● PROBLEM DETAILS
Copy only this: the line containing "home = Pos(-plate_x, 0, -plate_z)", the line containing "random.seed(11)", and every line between them, exactly as written.

— start of DATASET ROWS —

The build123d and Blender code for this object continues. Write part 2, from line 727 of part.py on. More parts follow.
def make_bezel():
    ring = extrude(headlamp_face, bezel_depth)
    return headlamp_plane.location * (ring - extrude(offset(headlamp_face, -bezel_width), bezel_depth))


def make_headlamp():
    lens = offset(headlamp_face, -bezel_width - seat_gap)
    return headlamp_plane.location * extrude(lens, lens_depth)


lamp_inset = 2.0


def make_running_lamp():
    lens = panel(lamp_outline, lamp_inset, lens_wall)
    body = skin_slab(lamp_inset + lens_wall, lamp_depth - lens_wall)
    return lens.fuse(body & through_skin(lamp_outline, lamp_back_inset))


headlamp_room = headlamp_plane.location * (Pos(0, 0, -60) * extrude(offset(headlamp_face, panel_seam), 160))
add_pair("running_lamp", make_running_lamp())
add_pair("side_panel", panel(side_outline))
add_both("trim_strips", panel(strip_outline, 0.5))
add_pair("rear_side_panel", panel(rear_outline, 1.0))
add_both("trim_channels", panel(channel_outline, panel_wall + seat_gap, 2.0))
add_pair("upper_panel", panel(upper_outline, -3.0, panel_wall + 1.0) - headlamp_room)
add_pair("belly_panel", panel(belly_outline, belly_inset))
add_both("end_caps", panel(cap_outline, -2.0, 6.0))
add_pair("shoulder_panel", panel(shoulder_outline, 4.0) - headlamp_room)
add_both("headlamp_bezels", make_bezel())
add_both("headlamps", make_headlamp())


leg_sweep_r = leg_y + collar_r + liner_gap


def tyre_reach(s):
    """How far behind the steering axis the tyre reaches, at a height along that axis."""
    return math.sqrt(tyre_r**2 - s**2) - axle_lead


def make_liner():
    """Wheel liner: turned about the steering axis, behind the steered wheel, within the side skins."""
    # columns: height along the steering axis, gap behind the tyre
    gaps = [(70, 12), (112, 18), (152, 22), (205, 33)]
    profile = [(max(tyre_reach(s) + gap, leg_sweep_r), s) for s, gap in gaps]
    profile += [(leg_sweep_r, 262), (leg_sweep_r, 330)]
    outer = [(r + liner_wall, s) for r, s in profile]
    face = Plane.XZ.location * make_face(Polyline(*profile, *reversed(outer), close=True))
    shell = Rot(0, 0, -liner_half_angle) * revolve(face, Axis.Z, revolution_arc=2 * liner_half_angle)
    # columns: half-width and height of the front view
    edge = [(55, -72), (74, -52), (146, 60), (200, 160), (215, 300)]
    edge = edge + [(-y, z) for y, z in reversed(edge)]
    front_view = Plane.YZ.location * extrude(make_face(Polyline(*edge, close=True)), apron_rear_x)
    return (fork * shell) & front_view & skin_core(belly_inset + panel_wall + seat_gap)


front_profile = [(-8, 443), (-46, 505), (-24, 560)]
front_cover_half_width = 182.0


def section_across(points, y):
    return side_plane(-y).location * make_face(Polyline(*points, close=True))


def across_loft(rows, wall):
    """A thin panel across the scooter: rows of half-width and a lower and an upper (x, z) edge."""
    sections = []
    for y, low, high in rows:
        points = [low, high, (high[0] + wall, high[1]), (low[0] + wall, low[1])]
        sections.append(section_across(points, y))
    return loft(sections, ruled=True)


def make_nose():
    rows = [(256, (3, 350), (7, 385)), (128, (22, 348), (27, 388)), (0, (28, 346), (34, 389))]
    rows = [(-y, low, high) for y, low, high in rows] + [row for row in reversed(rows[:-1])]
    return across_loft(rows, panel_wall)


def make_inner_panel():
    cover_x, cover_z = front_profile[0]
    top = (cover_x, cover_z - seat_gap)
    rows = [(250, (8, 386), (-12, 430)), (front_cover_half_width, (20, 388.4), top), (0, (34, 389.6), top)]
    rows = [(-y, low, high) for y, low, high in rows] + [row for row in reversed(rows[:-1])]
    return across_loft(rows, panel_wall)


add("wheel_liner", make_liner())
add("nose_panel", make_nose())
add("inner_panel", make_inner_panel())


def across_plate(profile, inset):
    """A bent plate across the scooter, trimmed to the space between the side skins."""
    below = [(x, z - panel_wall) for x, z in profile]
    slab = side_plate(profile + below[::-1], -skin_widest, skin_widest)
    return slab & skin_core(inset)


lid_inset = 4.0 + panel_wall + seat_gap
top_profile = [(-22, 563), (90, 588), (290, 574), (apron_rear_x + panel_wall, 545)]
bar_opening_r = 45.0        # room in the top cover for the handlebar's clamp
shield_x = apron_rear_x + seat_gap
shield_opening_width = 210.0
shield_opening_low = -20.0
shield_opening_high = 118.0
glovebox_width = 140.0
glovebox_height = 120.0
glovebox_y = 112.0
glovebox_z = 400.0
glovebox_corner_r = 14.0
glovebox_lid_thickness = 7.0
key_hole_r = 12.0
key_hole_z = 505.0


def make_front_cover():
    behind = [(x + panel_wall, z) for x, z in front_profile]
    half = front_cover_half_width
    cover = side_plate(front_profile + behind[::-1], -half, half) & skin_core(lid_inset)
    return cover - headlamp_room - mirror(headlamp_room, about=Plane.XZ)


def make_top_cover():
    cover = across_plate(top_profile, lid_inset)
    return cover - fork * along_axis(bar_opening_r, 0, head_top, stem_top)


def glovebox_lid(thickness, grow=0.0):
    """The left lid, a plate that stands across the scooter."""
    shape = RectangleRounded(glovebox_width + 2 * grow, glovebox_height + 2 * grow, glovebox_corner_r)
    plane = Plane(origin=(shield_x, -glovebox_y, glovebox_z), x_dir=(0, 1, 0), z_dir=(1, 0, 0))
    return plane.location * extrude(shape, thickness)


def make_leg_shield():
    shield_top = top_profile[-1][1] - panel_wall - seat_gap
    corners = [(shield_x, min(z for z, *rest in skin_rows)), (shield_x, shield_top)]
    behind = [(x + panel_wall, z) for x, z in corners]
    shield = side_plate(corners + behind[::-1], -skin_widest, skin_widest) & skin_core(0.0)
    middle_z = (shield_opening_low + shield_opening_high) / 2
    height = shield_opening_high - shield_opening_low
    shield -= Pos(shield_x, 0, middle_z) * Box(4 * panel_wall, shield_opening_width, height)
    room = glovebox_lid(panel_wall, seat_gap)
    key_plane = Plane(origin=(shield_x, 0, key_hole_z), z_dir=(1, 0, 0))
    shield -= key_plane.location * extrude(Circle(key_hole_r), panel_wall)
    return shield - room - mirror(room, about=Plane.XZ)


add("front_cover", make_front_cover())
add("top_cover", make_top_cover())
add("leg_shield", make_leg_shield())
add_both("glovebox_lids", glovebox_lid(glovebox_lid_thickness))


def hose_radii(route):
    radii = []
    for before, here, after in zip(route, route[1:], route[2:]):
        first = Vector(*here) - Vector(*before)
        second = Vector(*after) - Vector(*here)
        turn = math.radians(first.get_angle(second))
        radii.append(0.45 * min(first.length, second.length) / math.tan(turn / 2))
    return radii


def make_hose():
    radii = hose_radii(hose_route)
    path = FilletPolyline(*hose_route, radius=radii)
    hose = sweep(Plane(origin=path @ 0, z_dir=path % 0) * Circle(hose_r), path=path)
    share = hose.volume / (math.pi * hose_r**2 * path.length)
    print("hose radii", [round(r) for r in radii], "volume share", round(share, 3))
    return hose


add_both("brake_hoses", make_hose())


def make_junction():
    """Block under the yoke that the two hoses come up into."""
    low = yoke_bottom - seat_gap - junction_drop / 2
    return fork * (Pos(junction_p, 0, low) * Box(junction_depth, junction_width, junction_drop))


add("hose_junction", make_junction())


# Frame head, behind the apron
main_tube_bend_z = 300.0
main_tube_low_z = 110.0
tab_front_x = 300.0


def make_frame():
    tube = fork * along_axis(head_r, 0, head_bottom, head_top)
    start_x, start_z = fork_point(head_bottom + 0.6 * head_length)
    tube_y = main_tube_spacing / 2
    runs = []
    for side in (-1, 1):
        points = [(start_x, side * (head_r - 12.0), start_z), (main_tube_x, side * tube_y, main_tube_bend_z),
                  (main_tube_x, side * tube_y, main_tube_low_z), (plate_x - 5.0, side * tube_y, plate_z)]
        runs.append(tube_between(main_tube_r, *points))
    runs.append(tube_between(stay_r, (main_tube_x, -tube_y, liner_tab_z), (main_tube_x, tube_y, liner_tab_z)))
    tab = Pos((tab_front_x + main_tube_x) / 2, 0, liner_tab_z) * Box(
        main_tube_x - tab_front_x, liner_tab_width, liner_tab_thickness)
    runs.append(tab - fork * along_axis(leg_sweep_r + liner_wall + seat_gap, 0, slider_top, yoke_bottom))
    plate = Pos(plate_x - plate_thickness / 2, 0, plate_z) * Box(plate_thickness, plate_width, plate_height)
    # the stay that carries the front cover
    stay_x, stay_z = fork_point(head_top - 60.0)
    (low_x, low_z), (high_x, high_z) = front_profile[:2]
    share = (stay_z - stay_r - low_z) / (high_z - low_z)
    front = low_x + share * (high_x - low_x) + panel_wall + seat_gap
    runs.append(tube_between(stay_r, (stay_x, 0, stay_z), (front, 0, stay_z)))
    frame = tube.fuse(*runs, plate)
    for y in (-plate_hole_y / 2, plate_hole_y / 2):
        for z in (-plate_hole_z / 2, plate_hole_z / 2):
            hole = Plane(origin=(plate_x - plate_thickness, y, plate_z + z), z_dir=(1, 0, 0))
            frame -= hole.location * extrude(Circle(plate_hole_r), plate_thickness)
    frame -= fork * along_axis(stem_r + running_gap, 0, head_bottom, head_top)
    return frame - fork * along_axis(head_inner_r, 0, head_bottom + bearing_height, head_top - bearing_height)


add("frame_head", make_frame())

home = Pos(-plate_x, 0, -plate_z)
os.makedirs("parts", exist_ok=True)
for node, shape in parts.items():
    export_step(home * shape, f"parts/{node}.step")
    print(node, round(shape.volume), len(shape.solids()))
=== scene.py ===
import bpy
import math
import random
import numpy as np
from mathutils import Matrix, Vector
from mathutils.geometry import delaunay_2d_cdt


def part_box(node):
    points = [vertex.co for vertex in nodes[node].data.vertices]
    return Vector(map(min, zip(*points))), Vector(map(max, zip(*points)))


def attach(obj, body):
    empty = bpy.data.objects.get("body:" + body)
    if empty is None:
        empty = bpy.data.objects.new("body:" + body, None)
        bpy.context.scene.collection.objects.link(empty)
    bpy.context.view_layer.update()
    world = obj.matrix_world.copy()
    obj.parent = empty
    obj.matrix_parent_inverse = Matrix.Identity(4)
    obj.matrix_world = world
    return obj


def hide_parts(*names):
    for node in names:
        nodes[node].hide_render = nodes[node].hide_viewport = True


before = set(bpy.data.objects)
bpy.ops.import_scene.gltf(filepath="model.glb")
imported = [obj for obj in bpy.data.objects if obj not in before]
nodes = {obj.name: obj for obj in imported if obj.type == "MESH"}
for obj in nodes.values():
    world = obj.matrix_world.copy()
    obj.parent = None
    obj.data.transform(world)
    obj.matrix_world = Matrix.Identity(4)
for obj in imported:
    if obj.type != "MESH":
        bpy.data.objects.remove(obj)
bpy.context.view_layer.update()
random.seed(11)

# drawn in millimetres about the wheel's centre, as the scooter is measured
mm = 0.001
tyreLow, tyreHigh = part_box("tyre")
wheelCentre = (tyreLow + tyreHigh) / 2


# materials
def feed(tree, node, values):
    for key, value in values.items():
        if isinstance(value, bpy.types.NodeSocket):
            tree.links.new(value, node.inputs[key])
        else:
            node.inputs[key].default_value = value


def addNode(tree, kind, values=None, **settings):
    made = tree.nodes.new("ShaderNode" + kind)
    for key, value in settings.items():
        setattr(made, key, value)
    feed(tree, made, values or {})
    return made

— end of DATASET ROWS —
— start of DATASET ROWS —

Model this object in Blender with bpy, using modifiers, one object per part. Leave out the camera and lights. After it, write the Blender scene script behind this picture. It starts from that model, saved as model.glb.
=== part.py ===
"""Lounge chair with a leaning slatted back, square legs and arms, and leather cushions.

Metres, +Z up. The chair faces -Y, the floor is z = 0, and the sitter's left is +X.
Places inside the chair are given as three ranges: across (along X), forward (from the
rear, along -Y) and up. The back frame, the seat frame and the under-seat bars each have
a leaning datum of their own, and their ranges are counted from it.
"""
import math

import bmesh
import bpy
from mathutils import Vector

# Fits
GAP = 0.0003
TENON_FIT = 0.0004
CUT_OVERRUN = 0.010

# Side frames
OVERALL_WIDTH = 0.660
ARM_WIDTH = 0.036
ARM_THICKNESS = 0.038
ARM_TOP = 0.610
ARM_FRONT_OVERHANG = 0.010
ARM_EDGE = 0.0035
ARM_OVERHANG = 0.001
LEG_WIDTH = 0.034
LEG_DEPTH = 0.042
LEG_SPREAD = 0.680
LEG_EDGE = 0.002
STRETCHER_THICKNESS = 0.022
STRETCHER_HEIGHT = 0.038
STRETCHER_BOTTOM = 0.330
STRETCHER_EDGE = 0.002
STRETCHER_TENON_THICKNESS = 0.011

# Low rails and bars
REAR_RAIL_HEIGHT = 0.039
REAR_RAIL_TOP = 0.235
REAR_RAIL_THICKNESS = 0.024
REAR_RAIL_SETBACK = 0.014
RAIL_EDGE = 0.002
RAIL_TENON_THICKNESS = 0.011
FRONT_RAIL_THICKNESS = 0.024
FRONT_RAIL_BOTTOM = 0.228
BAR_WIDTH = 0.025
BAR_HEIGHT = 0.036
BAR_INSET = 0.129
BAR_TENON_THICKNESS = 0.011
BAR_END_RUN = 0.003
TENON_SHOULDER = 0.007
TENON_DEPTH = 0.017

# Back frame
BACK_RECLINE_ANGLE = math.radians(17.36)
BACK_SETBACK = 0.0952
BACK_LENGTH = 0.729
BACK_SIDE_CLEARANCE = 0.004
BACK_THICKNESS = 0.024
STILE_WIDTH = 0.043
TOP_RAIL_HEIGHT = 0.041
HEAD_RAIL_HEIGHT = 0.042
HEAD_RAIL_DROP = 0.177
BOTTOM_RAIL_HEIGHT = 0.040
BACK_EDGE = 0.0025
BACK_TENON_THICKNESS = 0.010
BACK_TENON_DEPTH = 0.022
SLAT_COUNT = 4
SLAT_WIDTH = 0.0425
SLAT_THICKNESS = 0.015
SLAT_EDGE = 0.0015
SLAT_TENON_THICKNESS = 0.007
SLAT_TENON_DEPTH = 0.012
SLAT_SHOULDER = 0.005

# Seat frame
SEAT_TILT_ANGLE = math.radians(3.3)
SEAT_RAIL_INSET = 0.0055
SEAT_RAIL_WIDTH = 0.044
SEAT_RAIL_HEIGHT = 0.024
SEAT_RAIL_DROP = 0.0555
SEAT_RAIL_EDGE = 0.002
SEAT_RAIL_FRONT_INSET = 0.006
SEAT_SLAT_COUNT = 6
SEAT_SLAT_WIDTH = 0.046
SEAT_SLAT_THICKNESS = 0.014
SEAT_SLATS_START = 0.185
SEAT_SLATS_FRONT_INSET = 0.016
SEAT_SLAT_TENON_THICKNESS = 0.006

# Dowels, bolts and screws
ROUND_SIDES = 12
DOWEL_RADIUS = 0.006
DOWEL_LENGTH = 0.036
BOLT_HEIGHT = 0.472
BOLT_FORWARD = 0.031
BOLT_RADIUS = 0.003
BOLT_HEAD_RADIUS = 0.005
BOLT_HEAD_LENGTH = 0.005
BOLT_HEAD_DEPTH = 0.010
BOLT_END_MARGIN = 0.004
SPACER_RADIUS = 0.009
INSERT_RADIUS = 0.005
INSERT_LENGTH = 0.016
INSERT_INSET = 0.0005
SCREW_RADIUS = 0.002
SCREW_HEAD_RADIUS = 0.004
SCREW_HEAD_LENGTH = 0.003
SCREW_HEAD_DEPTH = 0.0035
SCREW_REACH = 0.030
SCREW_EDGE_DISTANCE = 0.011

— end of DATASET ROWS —
— start of DATASET ROWS —

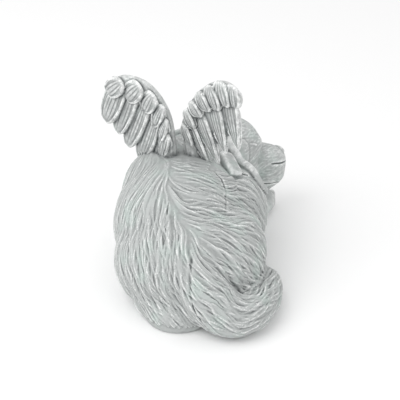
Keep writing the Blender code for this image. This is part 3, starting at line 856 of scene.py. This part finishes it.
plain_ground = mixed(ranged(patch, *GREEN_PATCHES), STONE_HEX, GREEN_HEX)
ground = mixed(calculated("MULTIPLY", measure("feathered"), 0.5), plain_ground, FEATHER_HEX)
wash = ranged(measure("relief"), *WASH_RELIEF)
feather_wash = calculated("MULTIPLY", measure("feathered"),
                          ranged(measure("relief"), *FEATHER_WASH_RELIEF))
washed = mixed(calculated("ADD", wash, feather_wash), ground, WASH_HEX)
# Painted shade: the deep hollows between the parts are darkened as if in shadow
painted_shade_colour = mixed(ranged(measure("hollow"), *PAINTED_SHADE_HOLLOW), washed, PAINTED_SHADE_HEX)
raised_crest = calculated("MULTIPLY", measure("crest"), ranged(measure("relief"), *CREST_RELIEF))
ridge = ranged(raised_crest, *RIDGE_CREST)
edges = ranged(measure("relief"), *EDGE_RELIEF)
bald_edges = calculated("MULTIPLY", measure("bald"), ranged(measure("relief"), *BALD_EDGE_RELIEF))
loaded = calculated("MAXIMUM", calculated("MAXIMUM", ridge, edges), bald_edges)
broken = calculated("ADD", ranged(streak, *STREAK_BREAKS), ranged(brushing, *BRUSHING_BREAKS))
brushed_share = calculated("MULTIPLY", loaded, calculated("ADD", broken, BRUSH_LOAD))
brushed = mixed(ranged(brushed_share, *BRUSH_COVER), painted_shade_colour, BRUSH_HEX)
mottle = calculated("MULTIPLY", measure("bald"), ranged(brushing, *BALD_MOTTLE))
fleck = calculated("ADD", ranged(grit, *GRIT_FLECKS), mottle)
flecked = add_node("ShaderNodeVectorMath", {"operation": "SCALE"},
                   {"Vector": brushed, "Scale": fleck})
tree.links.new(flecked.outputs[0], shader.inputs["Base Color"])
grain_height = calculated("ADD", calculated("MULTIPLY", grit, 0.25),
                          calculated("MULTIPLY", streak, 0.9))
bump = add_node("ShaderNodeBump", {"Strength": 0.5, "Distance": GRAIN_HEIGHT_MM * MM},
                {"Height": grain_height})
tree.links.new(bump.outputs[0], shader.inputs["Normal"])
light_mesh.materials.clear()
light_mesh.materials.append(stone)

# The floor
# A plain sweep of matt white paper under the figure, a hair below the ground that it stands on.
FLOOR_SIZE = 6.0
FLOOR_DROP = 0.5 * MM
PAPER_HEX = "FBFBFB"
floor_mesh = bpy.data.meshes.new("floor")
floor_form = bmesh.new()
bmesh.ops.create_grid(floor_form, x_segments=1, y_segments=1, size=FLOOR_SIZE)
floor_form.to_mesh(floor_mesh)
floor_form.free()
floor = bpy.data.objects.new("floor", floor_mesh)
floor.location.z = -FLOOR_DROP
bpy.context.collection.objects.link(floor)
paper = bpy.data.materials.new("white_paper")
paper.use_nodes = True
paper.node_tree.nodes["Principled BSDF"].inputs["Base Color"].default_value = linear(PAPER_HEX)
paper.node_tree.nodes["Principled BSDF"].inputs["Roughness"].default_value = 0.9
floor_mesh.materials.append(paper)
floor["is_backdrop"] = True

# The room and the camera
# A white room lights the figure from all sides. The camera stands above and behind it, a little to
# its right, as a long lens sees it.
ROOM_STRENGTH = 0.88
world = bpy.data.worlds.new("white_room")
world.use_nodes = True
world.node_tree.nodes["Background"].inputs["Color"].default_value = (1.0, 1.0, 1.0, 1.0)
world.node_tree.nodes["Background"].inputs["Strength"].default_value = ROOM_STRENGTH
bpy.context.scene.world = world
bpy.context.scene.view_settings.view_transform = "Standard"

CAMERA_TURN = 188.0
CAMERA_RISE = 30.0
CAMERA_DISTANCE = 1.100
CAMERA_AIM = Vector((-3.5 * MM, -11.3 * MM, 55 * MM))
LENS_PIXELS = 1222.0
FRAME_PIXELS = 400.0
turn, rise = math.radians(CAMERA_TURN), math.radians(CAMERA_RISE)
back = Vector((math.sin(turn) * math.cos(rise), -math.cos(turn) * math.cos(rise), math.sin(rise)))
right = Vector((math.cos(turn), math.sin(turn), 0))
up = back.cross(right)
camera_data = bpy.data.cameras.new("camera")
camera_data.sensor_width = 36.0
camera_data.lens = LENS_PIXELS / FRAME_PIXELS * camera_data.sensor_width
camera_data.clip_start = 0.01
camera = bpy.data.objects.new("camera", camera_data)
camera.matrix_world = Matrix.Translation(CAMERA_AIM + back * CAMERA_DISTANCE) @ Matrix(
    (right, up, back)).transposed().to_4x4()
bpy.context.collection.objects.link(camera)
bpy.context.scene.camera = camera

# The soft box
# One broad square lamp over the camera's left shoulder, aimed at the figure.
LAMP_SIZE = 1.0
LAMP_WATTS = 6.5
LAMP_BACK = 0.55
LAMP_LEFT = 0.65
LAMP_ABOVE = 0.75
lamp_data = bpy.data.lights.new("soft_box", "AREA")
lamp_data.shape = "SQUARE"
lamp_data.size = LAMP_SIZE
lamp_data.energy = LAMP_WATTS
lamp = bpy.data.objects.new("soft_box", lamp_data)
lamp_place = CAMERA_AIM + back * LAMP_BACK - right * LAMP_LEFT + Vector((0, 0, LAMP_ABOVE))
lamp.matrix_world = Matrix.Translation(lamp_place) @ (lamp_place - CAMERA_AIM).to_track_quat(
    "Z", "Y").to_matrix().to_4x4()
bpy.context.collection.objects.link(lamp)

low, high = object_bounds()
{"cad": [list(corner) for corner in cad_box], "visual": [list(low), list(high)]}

— end of DATASET ROWS —

● FULL OUTPUT
home = Pos(-plate_x, 0, -plate_z)
os.makedirs("parts", exist_ok=True)
for node, shape in parts.items():
    export_step(home * shape, f"parts/{node}.step")
    print(node, round(shape.volume), len(shape.solids()))
=== scene.py ===
import bpy
import math
import random
import numpy as np
from mathutils import Matrix, Vector
from mathutils.geometry import delaunay_2d_cdt


def part_box(node):
    points = [vertex.co for vertex in nodes[node].data.vertices]
    return Vector(map(min, zip(*points))), Vector(map(max, zip(*points)))


def attach(obj, body):
    empty = bpy.data.objects.get("body:" + body)
    if empty is None:
        empty = bpy.data.objects.new("body:" + body, None)
        bpy.context.scene.collection.objects.link(empty)
    bpy.context.view_layer.update()
    world = obj.matrix_world.copy()
    obj.parent = empty
    obj.matrix_parent_inverse = Matrix.Identity(4)
    obj.matrix_world = world
    return obj


def hide_parts(*names):
    for node in names:
        nodes[node].hide_render = nodes[node].hide_viewport = True


before = set(bpy.data.objects)
bpy.ops.import_scene.gltf(filepath="model.glb")
imported = [obj for obj in bpy.data.objects if obj not in before]
nodes = {obj.name: obj for obj in imported if obj.type == "MESH"}
for obj in nodes.values():
    world = obj.matrix_world.copy()
    obj.parent = None
    obj.data.transform(world)
    obj.matrix_world = Matrix.Identity(4)
for obj in imported:
    if obj.type != "MESH":
        bpy.data.objects.remove(obj)
bpy.context.view_layer.update()
random.seed(11)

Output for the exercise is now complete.